TASK DETAILS:
Quote precisely the run of lines opening with the line containing "Recreate this object" and closing with the line containing "cheek_r = 3.1; // [2.9:0.1:3.2]", and nothing else.

Rows from a 3D modeling dataset:
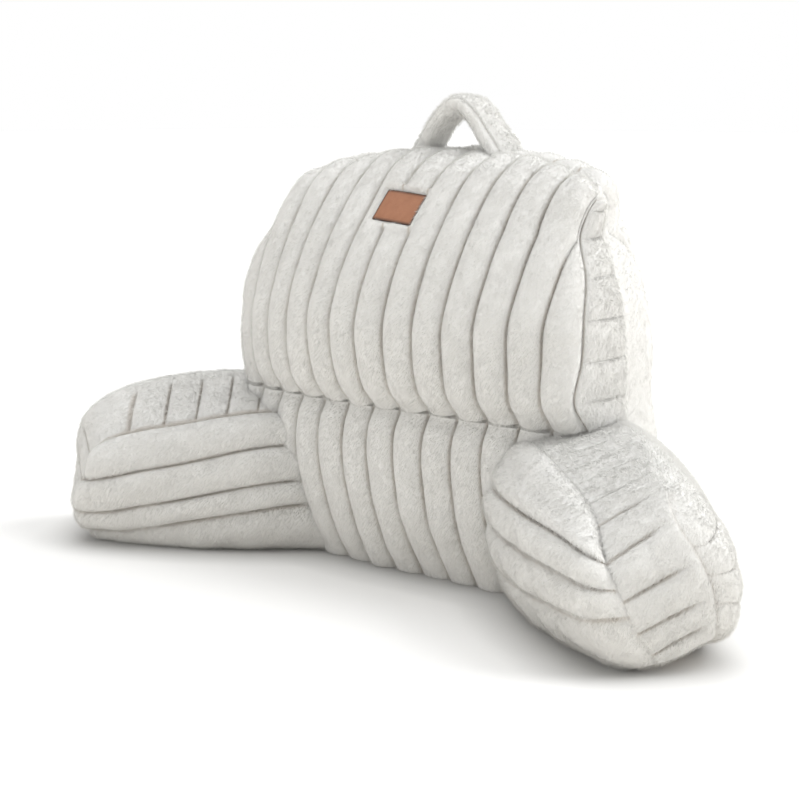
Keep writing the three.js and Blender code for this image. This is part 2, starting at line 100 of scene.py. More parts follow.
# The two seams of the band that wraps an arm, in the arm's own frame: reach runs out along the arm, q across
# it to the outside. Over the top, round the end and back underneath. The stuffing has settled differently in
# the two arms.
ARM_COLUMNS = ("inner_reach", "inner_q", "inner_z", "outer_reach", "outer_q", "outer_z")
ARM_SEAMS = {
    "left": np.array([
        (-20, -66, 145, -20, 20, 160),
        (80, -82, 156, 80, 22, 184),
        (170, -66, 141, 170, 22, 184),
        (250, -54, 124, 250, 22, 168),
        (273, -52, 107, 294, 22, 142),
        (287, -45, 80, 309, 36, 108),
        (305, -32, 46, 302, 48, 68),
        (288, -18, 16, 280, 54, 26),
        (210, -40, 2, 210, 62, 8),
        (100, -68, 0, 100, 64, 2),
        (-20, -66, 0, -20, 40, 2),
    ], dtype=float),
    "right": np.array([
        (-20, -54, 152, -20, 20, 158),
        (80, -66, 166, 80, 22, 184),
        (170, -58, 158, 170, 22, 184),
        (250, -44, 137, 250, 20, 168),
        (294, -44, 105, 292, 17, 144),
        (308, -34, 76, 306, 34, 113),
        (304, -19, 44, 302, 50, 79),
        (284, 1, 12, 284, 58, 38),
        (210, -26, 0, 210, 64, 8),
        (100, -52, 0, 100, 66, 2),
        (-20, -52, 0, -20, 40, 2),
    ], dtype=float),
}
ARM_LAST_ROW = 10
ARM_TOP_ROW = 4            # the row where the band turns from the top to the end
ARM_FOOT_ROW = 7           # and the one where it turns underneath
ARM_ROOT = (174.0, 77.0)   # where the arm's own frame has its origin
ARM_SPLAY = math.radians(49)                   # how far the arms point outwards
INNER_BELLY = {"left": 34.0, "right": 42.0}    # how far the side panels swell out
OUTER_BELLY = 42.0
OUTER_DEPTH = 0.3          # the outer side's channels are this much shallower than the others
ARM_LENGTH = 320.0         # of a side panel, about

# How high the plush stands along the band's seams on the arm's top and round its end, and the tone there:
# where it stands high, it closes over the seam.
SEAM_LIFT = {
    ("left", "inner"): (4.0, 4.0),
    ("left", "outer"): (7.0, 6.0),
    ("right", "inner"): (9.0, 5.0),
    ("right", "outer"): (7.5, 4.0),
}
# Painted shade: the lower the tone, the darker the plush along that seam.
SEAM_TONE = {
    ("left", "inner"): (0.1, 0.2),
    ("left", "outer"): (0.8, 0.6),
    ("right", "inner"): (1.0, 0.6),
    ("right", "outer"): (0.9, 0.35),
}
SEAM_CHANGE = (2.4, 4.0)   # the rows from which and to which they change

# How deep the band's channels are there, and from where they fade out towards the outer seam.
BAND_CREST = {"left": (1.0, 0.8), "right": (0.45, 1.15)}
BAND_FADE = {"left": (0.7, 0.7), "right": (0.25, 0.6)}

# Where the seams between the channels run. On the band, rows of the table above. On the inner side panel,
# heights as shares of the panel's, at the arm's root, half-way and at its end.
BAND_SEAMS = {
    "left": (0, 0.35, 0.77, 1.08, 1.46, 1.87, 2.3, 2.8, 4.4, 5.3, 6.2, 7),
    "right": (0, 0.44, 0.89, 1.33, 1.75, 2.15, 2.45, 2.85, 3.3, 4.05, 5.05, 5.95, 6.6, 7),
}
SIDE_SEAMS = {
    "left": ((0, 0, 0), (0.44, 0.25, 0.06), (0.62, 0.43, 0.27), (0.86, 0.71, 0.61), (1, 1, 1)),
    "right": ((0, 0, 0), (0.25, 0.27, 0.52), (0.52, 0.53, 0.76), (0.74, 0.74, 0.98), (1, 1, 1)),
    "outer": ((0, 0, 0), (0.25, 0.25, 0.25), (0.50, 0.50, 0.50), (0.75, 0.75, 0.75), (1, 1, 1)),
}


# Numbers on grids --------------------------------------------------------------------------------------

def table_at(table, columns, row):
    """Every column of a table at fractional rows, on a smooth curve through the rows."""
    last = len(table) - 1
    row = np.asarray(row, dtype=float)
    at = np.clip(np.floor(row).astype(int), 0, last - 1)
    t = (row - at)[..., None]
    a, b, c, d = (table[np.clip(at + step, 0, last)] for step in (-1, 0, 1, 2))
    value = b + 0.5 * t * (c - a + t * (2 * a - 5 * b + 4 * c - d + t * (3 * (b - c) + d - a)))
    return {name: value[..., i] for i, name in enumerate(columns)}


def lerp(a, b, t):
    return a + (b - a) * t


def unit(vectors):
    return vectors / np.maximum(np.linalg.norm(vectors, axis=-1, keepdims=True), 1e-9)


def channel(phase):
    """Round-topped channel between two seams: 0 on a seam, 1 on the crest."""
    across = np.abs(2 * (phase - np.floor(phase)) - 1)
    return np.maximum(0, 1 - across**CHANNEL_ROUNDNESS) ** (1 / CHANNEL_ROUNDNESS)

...

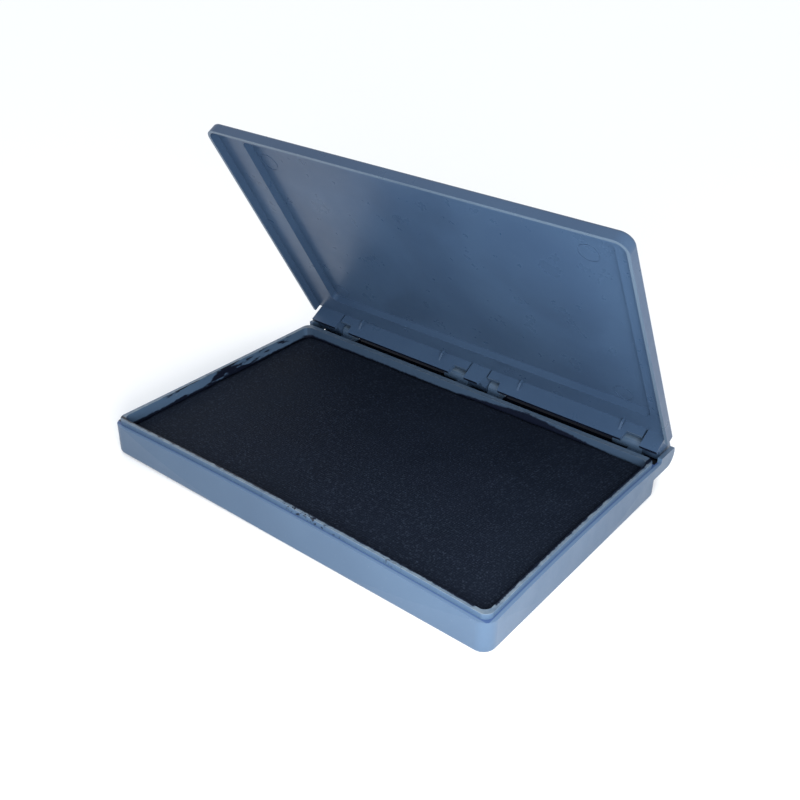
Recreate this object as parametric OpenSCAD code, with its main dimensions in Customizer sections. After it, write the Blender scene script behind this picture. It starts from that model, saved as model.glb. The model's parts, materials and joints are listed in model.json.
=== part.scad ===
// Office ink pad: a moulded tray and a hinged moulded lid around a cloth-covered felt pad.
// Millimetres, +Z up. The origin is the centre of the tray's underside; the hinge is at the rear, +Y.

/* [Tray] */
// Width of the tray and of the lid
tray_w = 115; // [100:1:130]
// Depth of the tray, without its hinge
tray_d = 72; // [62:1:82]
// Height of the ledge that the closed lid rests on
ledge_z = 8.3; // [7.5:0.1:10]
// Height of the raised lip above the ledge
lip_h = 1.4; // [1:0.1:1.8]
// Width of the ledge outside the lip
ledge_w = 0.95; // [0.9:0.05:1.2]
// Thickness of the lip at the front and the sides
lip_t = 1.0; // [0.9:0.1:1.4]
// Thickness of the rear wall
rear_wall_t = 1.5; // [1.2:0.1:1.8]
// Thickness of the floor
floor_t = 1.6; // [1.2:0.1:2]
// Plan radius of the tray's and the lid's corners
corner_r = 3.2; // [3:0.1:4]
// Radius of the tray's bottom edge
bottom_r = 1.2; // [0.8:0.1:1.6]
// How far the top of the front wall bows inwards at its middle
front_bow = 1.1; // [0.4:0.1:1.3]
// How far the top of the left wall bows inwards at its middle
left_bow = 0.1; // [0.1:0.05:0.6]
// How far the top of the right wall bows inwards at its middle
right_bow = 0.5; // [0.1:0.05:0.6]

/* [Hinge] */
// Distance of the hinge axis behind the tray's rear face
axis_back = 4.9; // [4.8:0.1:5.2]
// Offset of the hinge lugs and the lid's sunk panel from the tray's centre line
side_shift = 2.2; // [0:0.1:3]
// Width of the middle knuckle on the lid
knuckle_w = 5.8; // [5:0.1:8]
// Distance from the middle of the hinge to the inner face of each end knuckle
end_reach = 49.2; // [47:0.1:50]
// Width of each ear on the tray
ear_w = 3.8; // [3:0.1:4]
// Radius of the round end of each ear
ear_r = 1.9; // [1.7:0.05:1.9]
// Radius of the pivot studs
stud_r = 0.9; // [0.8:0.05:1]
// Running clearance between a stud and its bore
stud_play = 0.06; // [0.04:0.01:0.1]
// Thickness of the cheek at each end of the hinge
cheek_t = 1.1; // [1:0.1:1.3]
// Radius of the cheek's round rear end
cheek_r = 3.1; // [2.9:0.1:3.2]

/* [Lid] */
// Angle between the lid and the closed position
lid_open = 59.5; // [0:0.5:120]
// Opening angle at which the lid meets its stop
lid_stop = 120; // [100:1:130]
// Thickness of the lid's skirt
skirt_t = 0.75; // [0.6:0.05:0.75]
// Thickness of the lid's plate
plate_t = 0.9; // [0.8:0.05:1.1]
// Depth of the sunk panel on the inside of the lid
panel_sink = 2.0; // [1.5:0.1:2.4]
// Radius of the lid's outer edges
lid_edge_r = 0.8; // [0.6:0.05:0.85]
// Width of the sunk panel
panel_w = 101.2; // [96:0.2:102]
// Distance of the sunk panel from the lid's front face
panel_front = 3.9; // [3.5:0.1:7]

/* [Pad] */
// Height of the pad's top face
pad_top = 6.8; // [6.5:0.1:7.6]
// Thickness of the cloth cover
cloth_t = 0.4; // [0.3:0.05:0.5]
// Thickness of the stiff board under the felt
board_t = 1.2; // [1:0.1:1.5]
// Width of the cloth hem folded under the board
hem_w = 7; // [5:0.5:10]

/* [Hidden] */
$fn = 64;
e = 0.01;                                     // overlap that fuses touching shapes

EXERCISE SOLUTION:
Recreate this object as parametric OpenSCAD code, with its main dimensions in Customizer sections. After it, write the Blender scene script behind this picture. It starts from that model, saved as model.glb. The model's parts, materials and joints are listed in model.json.
=== part.scad ===
// Office ink pad: a moulded tray and a hinged moulded lid around a cloth-covered felt pad.
// Millimetres, +Z up. The origin is the centre of the tray's underside; the hinge is at the rear, +Y.

/* [Tray] */
// Width of the tray and of the lid
tray_w = 115; // [100:1:130]
// Depth of the tray, without its hinge
tray_d = 72; // [62:1:82]
// Height of the ledge that the closed lid rests on
ledge_z = 8.3; // [7.5:0.1:10]
// Height of the raised lip above the ledge
lip_h = 1.4; // [1:0.1:1.8]
// Width of the ledge outside the lip
ledge_w = 0.95; // [0.9:0.05:1.2]
// Thickness of the lip at the front and the sides
lip_t = 1.0; // [0.9:0.1:1.4]
// Thickness of the rear wall
rear_wall_t = 1.5; // [1.2:0.1:1.8]
// Thickness of the floor
floor_t = 1.6; // [1.2:0.1:2]
// Plan radius of the tray's and the lid's corners
corner_r = 3.2; // [3:0.1:4]
// Radius of the tray's bottom edge
bottom_r = 1.2; // [0.8:0.1:1.6]
// How far the top of the front wall bows inwards at its middle
front_bow = 1.1; // [0.4:0.1:1.3]
// How far the top of the left wall bows inwards at its middle
left_bow = 0.1; // [0.1:0.05:0.6]
// How far the top of the right wall bows inwards at its middle
right_bow = 0.5; // [0.1:0.05:0.6]

/* [Hinge] */
// Distance of the hinge axis behind the tray's rear face
axis_back = 4.9; // [4.8:0.1:5.2]
// Offset of the hinge lugs and the lid's sunk panel from the tray's centre line
side_shift = 2.2; // [0:0.1:3]
// Width of the middle knuckle on the lid
knuckle_w = 5.8; // [5:0.1:8]
// Distance from the middle of the hinge to the inner face of each end knuckle
end_reach = 49.2; // [47:0.1:50]
// Width of each ear on the tray
ear_w = 3.8; // [3:0.1:4]
// Radius of the round end of each ear
ear_r = 1.9; // [1.7:0.05:1.9]
// Radius of the pivot studs
stud_r = 0.9; // [0.8:0.05:1]
// Running clearance between a stud and its bore
stud_play = 0.06; // [0.04:0.01:0.1]
// Thickness of the cheek at each end of the hinge
cheek_t = 1.1; // [1:0.1:1.3]
// Radius of the cheek's round rear end
cheek_r = 3.1; // [2.9:0.1:3.2]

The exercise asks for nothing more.